__Set exercise__. Starting at the line that contains "obj.parent = empty", copy each line through the end of the listing below. Include both ends and output nothing more.

__Data shown__.
----
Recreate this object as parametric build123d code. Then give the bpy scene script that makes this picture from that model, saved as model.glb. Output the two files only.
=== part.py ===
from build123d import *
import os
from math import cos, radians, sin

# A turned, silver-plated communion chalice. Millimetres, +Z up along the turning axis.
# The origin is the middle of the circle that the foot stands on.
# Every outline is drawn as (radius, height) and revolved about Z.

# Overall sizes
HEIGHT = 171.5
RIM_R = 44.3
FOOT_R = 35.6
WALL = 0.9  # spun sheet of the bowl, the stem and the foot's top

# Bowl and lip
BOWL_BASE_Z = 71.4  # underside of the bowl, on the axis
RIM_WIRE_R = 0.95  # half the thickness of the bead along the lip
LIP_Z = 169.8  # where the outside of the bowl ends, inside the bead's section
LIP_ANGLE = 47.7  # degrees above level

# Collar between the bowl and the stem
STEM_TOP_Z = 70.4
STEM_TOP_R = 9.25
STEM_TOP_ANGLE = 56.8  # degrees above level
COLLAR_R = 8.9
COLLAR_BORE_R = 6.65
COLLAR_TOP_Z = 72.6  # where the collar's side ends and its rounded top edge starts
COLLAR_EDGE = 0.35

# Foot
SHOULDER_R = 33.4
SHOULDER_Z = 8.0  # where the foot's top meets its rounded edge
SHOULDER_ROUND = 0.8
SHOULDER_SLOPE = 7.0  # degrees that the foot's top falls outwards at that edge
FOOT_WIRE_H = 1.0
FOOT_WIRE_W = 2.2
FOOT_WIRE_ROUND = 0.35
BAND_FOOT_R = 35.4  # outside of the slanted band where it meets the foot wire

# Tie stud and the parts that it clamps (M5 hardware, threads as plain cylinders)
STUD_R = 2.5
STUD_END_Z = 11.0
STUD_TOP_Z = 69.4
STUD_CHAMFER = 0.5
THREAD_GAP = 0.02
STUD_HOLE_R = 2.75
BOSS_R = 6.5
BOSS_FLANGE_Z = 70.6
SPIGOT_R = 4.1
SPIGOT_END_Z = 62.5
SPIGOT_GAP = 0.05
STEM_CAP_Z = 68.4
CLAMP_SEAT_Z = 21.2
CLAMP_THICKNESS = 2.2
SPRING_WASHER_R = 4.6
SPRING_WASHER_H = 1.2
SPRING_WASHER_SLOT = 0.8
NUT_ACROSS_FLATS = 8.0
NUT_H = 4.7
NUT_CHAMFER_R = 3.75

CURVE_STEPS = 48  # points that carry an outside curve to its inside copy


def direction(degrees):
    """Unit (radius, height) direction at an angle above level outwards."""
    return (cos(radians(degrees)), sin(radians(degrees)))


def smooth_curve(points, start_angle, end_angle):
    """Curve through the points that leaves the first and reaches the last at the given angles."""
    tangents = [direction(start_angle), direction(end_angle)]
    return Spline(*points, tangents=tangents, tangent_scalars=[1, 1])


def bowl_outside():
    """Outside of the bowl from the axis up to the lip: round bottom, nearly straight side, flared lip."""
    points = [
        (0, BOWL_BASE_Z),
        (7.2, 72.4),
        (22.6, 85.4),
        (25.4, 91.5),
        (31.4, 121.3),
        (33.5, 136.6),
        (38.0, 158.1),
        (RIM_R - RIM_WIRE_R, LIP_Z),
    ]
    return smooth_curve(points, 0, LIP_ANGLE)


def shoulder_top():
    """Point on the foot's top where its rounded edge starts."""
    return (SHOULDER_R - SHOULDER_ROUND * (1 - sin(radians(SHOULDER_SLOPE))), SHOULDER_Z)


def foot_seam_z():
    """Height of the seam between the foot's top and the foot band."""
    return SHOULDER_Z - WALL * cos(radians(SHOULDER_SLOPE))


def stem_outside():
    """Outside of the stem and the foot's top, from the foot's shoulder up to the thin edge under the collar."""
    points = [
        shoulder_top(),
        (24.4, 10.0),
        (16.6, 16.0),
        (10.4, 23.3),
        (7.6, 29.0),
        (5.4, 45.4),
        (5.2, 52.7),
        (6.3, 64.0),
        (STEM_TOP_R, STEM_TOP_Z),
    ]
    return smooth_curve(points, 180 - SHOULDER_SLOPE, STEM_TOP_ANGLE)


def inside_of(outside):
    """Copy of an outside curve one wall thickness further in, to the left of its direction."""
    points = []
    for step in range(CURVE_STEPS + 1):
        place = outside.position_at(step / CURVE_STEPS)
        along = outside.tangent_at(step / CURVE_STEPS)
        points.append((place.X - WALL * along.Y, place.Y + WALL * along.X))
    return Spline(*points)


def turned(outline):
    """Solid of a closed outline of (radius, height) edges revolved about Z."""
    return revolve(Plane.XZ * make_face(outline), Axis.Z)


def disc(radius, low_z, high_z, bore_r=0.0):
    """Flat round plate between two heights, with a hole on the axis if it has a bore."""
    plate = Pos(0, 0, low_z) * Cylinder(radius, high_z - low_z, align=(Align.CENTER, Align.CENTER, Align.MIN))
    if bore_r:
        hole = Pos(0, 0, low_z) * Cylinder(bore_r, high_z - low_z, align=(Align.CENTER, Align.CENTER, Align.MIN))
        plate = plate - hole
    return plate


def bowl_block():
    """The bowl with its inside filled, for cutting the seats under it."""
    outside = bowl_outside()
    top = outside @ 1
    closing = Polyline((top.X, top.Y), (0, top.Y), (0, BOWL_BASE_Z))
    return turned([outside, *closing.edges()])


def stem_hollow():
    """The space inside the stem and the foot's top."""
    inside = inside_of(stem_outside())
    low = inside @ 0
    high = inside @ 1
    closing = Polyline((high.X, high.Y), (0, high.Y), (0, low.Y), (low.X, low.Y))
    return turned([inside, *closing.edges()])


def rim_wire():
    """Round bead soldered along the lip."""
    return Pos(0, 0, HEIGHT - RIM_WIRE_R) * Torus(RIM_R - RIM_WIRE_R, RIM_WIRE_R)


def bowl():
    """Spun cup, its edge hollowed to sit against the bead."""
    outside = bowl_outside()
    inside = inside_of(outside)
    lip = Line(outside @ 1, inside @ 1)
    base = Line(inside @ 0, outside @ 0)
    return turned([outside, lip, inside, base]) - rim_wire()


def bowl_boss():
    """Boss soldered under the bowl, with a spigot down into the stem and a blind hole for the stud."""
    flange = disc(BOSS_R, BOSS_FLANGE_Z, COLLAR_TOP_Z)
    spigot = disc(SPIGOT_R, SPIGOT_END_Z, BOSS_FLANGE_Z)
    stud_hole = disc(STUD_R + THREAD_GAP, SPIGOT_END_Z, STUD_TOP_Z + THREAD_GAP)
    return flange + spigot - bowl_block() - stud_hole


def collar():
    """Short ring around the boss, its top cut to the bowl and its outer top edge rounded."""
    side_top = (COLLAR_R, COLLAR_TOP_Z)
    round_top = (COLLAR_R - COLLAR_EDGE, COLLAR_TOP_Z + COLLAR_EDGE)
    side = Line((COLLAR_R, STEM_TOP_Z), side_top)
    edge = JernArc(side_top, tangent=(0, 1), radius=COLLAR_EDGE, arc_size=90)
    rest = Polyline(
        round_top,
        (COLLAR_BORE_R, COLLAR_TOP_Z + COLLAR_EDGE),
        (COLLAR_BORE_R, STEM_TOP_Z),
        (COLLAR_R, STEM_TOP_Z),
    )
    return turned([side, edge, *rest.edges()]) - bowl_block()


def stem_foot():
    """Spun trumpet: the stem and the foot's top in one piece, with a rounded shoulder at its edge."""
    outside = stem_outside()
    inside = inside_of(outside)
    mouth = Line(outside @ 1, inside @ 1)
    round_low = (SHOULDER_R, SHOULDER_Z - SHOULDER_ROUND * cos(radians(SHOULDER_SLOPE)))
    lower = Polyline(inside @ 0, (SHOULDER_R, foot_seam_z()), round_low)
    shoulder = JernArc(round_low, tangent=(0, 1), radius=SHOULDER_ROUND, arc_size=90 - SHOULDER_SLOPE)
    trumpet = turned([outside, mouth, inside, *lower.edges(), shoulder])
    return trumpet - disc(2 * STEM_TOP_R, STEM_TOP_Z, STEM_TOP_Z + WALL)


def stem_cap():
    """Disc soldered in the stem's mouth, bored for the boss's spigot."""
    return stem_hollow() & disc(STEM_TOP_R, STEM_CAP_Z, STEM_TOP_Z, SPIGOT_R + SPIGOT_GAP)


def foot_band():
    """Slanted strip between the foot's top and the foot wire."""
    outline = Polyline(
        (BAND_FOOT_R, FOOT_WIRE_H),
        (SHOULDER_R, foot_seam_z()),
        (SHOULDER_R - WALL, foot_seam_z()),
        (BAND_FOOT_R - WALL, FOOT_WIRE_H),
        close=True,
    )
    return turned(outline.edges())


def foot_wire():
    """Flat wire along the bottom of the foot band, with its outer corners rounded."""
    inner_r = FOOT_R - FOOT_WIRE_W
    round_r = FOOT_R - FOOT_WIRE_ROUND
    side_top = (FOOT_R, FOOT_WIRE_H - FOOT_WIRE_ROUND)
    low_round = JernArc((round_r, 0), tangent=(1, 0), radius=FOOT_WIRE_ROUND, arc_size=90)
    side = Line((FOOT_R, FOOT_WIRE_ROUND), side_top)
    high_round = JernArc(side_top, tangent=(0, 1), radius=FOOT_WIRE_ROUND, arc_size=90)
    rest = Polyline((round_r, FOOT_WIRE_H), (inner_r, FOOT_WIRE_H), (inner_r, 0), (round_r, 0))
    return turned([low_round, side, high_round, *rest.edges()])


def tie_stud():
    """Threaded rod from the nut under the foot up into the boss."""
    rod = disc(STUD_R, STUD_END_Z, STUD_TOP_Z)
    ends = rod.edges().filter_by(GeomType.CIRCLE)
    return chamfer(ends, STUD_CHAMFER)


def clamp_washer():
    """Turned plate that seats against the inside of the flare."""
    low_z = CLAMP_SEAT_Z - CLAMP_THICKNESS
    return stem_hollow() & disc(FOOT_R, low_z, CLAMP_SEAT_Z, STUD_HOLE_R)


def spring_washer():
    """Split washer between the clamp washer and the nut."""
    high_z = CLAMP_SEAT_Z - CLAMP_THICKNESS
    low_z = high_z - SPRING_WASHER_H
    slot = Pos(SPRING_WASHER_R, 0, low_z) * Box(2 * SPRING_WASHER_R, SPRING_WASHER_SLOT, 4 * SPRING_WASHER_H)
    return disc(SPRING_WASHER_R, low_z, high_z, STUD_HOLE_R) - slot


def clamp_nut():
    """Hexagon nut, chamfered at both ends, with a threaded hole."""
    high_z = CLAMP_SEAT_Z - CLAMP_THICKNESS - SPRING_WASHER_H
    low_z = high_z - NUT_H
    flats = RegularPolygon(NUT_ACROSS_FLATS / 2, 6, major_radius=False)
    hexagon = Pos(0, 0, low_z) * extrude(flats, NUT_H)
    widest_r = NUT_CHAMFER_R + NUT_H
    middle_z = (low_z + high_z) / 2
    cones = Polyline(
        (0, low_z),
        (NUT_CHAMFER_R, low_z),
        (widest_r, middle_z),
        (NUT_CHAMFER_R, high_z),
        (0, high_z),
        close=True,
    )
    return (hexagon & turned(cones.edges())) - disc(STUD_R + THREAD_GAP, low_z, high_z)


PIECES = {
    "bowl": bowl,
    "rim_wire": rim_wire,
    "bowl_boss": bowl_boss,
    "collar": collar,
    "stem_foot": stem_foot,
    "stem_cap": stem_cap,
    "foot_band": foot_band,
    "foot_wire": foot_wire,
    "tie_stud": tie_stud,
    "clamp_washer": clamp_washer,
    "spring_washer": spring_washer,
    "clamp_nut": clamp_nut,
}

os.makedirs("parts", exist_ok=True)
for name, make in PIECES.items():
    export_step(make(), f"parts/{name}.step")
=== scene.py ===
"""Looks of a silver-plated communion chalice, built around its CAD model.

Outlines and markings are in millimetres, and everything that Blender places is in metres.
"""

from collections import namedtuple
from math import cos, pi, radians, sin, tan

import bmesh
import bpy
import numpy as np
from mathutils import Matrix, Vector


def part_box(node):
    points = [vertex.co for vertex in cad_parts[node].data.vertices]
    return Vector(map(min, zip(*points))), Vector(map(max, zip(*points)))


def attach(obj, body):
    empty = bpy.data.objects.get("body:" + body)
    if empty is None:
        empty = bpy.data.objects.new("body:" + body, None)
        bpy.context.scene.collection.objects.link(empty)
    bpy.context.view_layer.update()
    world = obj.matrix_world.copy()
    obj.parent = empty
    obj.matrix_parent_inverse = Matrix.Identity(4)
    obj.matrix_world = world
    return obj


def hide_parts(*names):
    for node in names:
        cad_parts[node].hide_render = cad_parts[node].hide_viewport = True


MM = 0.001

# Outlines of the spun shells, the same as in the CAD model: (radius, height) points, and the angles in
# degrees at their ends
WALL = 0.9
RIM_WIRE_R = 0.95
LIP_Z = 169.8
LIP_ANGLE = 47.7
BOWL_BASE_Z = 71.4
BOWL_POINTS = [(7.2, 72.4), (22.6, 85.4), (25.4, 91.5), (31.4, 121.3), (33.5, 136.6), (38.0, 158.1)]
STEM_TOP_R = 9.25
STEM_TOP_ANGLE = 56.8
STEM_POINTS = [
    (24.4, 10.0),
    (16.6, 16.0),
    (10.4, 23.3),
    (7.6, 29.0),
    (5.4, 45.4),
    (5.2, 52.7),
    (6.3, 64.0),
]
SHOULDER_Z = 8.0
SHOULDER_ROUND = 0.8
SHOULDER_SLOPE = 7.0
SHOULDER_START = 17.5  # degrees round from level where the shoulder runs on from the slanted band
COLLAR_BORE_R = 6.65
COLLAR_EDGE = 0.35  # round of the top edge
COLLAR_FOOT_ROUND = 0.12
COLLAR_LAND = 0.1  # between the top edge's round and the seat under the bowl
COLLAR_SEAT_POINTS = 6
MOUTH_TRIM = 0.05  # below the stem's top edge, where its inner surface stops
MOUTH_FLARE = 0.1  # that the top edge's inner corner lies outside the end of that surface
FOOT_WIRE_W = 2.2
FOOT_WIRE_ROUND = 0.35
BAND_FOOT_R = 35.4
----
__Full solution__.
    obj.parent = empty
    obj.matrix_parent_inverse = Matrix.Identity(4)
    obj.matrix_world = world
    return obj


def hide_parts(*names):
    for node in names:
        cad_parts[node].hide_render = cad_parts[node].hide_viewport = True


MM = 0.001

# Outlines of the spun shells, the same as in the CAD model: (radius, height) points, and the angles in
# degrees at their ends
WALL = 0.9
RIM_WIRE_R = 0.95
LIP_Z = 169.8
LIP_ANGLE = 47.7
BOWL_BASE_Z = 71.4
BOWL_POINTS = [(7.2, 72.4), (22.6, 85.4), (25.4, 91.5), (31.4, 121.3), (33.5, 136.6), (38.0, 158.1)]
STEM_TOP_R = 9.25
STEM_TOP_ANGLE = 56.8
STEM_POINTS = [
    (24.4, 10.0),
    (16.6, 16.0),
    (10.4, 23.3),
    (7.6, 29.0),
    (5.4, 45.4),
    (5.2, 52.7),
    (6.3, 64.0),
]
SHOULDER_Z = 8.0
SHOULDER_ROUND = 0.8
SHOULDER_SLOPE = 7.0
SHOULDER_START = 17.5  # degrees round from level where the shoulder runs on from the slanted band
COLLAR_BORE_R = 6.65
COLLAR_EDGE = 0.35  # round of the top edge
COLLAR_FOOT_ROUND = 0.12
COLLAR_LAND = 0.1  # between the top edge's round and the seat under the bowl
COLLAR_SEAT_POINTS = 6
MOUTH_TRIM = 0.05  # below the stem's top edge, where its inner surface stops
MOUTH_FLARE = 0.1  # that the top edge's inner corner lies outside the end of that surface
FOOT_WIRE_W = 2.2
FOOT_WIRE_ROUND = 0.35
BAND_FOOT_R = 35.4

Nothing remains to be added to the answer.